Two months after MacArthur escaped from Corregidor, Wainwright, placed by Marshall in overall command of the islands, had no choice but to surrender the Philippines or face mass extermination. MacArthur was livid. He never forgave Wainwright, thinking the surrender impugned MacArthur’s prior actions—which in many respects it did.

Shortly after MacArthur fled to Australia, Marshall recommended MacArthur for the Medal of Honor for his defense of the Philippines, an award calculated to boost American morale. After Wainwright’s surrender, amid rumors of the Bataan Death March, Marshall recommended Wainwright for his own Medal of Honor.
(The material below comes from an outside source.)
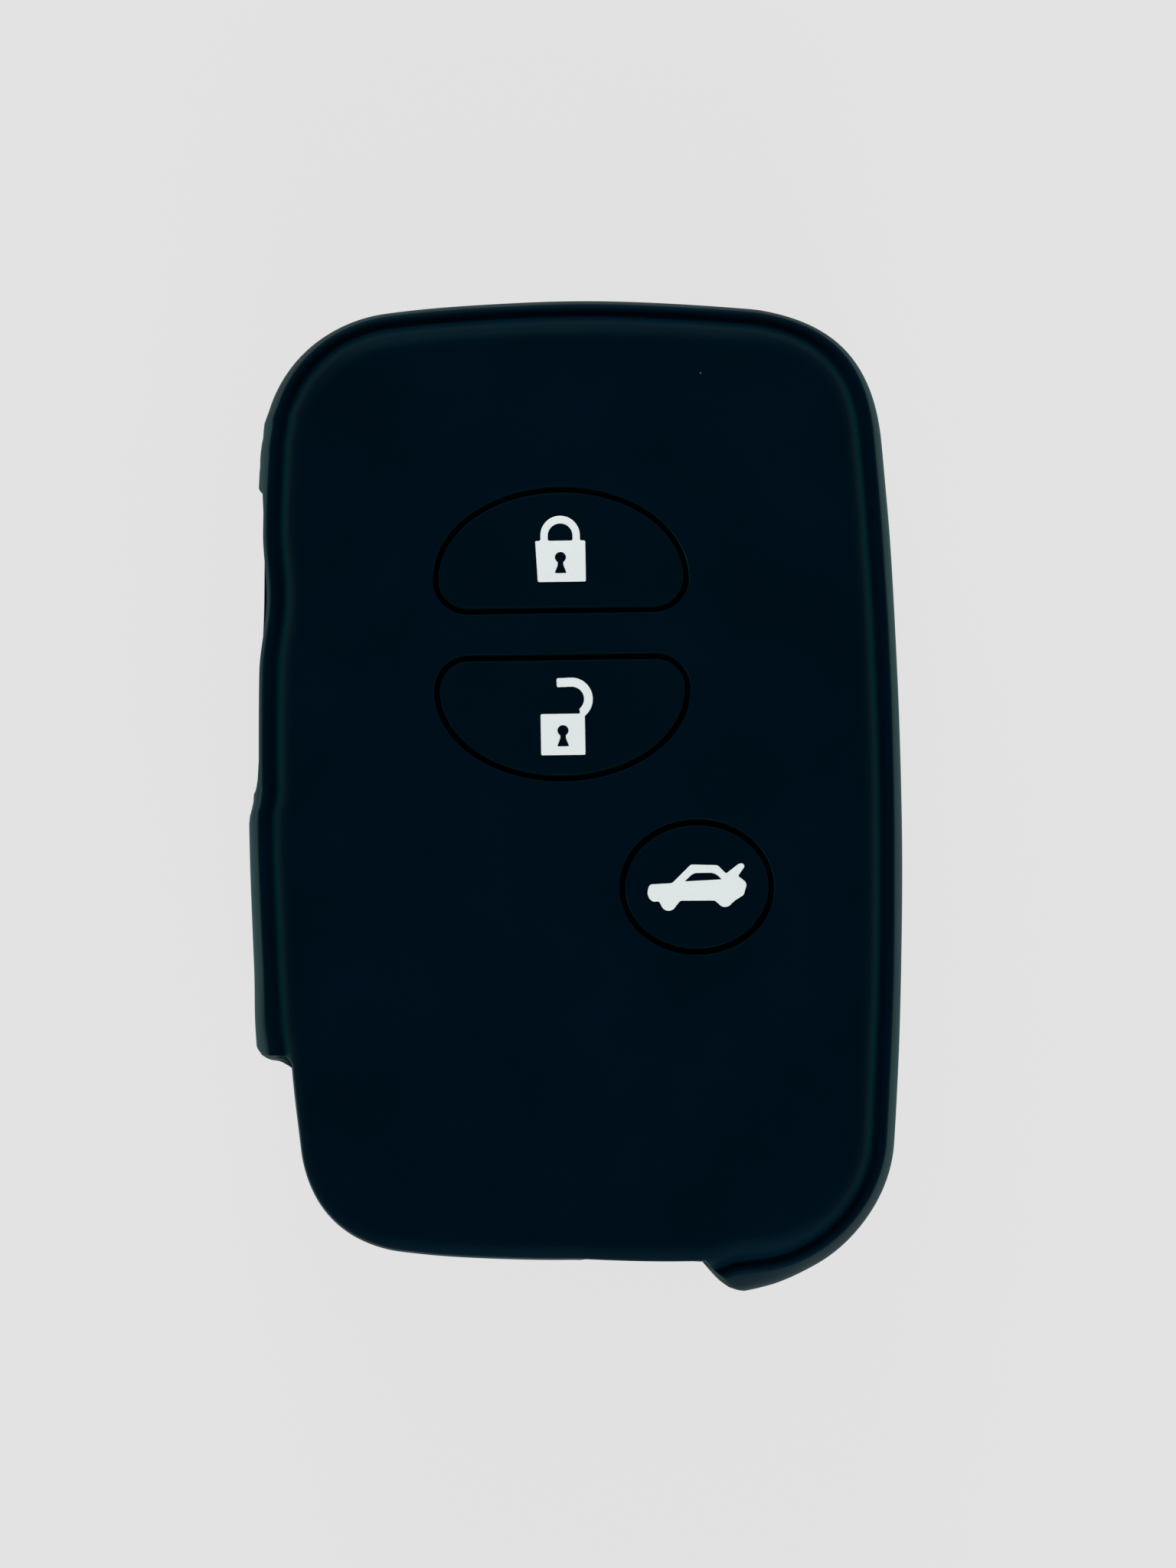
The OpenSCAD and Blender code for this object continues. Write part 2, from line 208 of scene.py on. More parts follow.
edge_c = Vector((FACE_IN + FACE_R, face_z - FACE_R))
rim_c = fillet_center(BULGE_R, RIM_R, face_z - RIM_DROP - RIM_R)
valley_z = face_z - VALLEY_DROP
face_foot = tangent_foot(edge_c, FACE_R, FACE_END, valley_z)
rim_foot = tangent_foot(rim_c, RIM_R, RIM_START, valley_z)
valley = face_foot.lerp(rim_foot, 0.5)
back_c = fillet_center(BULGE_R, BACK_R, BACK_R)
lip_c = fillet_center(INNER_R, LIP_R, LIP_T + LIP_R)
pocket_c = fillet_center(INNER_R, POCKET_R, panel_z - POCKET_R)
print("face edge", edge_c.to_tuple(2), "valley", valley.to_tuple(2), "rim", rim_c.to_tuple(2))

# %% The wall's outside and inside


def touch(center):
    """Angle in degrees at which a fillet touches the bulge."""
    return 180 - math.degrees(math.atan((center.y - BULGE_Z) / (BULGE_R - center.x)))


def wall_in(z):
    """How far the outside of the wall lies inward at a height."""
    return BULGE_R - math.sqrt(BULGE_R ** 2 - (z - BULGE_Z) ** 2)


def pocket_in(z):
    """How far the inside of the wall lies inward at a height."""
    for center, radius, sign in ((lip_c, LIP_R, 1), (pocket_c, POCKET_R, -1)):
        joint = BULGE_Z + INNER_R * math.sin(math.radians(touch(center)))
        if (joint - z) * sign > 0:
            return center.x - math.sqrt(radius ** 2 - (z - center.y) ** 2)
    return BULGE_R - math.sqrt(INNER_R ** 2 - (z - BULGE_Z) ** 2)


def bulge(first, last, steps):
    """Points down the outside of the wall."""
    heights = [first + (last - first) * i / steps for i in range(steps + 1)]
    return [Vector((wall_in(z), z)) for z in heights]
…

It would show the world and Wainwright himself—who battled doubts and depression about how even his own family viewed him—that he had fought honorably. Opposition to the medal came from only one person—Douglas MacArthur. Wainwright’s actions did not measure up, MacArthur told Marshall, who chose to defer the award and avoid a wartime dispute with MacArthur.
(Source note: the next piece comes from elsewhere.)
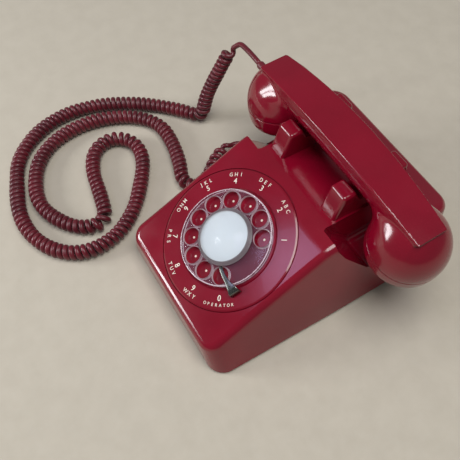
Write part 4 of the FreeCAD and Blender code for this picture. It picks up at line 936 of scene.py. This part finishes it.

After three years of captivity, an emaciated Wainwright was present at the Japanese surrender ceremony on the deck of USS Missouri, not because MacArthur had invited him, but because Marshall ordered it. Marshall also saw to it that Wainwright finally received the Medal of Honor, a medal, Mr. Horn concludes, that Wainwright did not need “to find honor.” For his part, Wainwright remained loyal to MacArthur throughout, refraining from any public criticism and even taking on the unenviable task of seconding MacArthur’s longshot bid for the 1948 Republican presidential nomination.
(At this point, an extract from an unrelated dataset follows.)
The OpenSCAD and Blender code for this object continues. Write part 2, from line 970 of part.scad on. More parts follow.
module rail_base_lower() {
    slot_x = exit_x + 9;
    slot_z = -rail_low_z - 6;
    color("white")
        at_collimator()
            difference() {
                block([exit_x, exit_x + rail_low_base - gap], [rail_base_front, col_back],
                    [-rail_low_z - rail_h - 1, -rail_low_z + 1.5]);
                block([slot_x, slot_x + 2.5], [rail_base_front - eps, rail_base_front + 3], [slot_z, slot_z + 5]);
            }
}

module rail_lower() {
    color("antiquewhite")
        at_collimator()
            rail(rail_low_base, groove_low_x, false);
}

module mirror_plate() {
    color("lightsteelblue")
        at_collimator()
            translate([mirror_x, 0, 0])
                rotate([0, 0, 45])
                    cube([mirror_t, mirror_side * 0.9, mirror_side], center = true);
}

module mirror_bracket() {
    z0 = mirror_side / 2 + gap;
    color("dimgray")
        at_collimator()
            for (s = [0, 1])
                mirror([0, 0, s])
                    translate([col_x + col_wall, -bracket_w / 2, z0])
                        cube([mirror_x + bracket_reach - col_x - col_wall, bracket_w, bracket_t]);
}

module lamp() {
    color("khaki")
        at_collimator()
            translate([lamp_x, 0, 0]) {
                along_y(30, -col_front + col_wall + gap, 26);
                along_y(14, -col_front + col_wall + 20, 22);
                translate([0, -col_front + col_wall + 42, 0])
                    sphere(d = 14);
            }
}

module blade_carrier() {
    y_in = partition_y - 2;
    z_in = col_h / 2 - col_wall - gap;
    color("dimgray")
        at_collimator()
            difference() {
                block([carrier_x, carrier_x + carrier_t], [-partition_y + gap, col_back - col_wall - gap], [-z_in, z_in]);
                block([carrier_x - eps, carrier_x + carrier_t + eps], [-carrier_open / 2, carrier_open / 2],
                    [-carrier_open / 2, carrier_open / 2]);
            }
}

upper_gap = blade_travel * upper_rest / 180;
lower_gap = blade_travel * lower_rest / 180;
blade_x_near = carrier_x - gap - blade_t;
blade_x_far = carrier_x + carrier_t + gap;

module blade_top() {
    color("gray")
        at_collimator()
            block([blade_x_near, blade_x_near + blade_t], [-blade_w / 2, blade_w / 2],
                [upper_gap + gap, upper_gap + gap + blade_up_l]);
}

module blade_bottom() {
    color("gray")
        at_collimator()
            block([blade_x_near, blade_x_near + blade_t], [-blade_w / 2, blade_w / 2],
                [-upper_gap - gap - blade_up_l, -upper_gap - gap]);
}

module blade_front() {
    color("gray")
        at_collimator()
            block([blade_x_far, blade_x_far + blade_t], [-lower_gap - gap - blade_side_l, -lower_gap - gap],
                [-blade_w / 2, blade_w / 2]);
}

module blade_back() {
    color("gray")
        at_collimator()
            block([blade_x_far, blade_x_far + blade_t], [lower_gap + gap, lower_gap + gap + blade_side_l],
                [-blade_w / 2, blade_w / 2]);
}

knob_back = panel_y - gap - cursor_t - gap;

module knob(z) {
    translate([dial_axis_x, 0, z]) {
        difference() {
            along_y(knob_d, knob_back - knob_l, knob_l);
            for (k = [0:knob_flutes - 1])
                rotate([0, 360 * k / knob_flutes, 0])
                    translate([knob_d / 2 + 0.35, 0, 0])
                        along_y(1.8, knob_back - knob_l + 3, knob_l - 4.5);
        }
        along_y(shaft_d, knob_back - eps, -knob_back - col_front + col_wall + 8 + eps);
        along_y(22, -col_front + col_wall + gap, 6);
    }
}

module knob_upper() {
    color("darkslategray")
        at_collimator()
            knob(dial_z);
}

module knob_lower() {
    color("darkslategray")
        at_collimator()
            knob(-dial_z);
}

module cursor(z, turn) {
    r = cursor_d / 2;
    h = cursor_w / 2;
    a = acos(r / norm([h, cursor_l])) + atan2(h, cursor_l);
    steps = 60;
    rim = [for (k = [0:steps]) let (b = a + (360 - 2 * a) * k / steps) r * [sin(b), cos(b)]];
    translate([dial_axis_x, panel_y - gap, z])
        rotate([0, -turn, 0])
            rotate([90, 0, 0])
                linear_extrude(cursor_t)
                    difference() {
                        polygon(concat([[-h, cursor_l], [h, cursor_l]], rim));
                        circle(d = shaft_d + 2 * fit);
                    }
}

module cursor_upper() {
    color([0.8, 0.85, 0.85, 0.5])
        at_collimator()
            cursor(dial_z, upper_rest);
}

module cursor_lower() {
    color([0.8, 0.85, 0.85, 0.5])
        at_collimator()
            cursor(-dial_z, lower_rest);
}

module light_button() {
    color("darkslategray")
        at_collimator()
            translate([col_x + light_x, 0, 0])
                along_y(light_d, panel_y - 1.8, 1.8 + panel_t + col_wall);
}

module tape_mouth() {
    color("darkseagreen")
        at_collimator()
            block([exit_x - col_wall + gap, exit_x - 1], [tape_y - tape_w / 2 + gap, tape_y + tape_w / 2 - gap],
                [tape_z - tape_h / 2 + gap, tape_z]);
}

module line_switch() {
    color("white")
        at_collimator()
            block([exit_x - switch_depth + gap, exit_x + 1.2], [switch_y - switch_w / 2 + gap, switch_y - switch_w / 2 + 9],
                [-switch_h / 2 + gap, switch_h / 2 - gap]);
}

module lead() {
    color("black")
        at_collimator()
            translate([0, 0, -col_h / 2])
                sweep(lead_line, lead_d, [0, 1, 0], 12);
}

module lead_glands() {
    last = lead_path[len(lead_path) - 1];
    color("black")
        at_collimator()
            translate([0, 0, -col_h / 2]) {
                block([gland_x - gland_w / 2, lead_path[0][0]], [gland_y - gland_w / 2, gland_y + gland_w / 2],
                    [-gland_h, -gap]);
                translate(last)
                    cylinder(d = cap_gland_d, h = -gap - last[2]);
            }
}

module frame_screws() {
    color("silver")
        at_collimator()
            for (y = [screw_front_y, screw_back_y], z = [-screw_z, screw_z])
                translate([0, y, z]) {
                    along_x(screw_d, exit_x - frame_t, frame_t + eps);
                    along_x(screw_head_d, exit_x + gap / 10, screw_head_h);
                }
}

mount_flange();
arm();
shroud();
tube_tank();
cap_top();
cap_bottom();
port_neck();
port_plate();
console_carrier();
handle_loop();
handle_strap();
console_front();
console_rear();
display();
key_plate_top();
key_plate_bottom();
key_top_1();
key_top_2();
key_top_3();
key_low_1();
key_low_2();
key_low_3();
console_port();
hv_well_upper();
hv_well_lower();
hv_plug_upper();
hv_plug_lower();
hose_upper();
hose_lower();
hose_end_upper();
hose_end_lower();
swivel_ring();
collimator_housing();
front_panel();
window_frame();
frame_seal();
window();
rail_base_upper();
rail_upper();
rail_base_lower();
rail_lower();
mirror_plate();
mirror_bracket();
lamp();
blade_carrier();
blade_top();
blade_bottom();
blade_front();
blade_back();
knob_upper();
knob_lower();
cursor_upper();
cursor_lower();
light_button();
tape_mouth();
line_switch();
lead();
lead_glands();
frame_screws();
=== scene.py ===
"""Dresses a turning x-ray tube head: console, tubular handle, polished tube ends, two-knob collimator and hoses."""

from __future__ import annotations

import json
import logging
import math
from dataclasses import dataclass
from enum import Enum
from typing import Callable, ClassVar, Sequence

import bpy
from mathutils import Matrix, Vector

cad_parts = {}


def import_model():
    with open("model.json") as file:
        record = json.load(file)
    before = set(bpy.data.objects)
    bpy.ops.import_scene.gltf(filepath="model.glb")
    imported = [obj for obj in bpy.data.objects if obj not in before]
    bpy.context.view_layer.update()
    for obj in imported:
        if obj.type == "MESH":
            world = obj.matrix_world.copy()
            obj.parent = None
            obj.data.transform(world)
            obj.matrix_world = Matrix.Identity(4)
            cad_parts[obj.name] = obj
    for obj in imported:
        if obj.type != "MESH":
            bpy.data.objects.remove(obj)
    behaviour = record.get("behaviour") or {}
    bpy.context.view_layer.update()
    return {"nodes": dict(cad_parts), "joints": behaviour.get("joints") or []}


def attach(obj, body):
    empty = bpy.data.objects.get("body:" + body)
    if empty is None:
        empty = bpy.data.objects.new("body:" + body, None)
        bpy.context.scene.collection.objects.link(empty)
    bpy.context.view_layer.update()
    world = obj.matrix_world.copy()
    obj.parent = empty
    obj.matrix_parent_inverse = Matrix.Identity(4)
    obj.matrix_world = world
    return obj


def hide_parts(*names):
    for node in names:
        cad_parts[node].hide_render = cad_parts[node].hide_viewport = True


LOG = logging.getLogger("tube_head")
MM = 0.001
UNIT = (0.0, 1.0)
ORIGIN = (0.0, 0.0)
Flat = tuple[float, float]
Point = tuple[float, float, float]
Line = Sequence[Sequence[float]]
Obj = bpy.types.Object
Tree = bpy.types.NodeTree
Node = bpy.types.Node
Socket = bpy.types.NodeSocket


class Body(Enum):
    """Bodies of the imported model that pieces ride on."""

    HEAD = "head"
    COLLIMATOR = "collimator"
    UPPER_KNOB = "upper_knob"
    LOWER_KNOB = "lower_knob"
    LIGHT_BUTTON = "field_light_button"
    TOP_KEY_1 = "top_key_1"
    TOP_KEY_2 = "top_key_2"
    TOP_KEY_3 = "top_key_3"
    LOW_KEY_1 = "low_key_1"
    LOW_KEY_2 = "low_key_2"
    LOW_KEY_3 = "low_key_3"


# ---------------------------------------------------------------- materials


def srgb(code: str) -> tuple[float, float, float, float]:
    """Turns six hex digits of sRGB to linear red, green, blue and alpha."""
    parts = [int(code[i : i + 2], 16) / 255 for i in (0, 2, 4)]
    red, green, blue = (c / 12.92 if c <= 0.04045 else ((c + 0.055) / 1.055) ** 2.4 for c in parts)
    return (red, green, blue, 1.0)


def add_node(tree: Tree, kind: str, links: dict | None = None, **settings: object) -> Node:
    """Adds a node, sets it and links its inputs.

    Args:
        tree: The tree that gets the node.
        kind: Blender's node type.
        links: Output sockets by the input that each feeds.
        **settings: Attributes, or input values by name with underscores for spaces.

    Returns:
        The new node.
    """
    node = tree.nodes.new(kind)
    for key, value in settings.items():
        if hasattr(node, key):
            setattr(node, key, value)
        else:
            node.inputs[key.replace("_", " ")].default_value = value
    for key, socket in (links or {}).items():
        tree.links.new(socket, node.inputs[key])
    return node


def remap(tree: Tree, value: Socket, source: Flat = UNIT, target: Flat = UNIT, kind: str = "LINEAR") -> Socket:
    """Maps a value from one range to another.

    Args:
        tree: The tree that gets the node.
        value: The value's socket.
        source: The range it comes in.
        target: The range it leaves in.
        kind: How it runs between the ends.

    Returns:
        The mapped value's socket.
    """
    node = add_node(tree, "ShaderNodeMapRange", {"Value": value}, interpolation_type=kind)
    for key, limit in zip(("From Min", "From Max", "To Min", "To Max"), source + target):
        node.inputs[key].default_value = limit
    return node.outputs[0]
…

In presenting this dual biography, Mr. Horn, a former White House speechwriter whose books include a biography of Robert E. Lee, travels the well-trod path of MacArthur literature, including many quotations from MacArthur’s own “Reminiscences” (1964). What makes this study worthwhile is the author’s juxtaposition of what we have long known about MacArthur with the lesser-known actions and agonies endured by Wainwright. “The Fate of the Generals” lifts Jonathan Wainwright out of the shadow of Douglas MacArthur and “back into the light.”